46. Nessa ampla moldura, voto pela concessão da medida liminar para, com eficácia vinculante:

a) determinar a suspensão, até o exame de mérito desta ADC, o julgamento dos processos que tenham por objeto questionar a constitucionalidade da Resolução nº 07/2005, do Conselho Nacional de Justiça;

b) obstar que juízes e Tribunais venham a proferir decisões que impeçam ou afastem a aplicabilidade da mesma Resolução nº 07/2005, do CNJ;

c) suspender, com eficácia ex tunc, os efeitos daquelas decisões que, já proferidas, determinaram o afastamento da sobredita aplicação.

47. É como voto.


[1] Nunca é demais lembrar que a vontade de que promana a Constituição originária não é uma vontade nem primária nem derivada. É uma vontade virginalmente fundante ou inaugural do Ordenamento Jurídico de um povo soberano, situada, por isso mesmo, em plano cognoscitivo que já recai sobre o mundo do ser ou das ocorrências puramente fáticas.
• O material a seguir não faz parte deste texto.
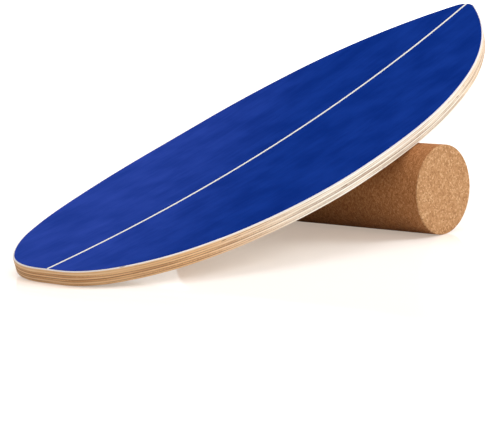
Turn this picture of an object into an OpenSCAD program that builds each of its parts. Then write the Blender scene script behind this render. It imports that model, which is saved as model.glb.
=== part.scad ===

[2] Há toda uma justificativa ético-política para esse prestígio constitucional do Poder Legislativo. É que ele é o único a ter os seus membros totalmente eleitos pelo voto popular. O Executivo, como se sabe, tem uma parte de si (a constituída pelos Ministros de Estado) que não passa pela pia batismal do voto. Além do mais, enquanto o Chefe do Poder Executivo encarna a ideologia apenas do partido ou da coligação partidária que o elegeu, o Parlamento consubstancia todas as ideologias possíveis. Ele é a mais completa expressão do pluralismo político, esse valor fundante da própria República Federativa do Brasil, tal como posto pelo inciso V do art. 1º da Constituição-cidadã (Ulisses Guimarães). Por último, é de se considerar que todo mundo já sabe onde, quando e como o Poder Legislativo decide. O que não acontece com as decisões do Poder Executivo (BRITTO, Carlos Ayres, in Perfil Constitucional da Licitação, ed. Zênite, pg. 83).

[3] Ação Direta de Inconstitucionalidade que questionou a validade da Emenda Constitucional 45/2004 – Reforma do Poder Judiciário.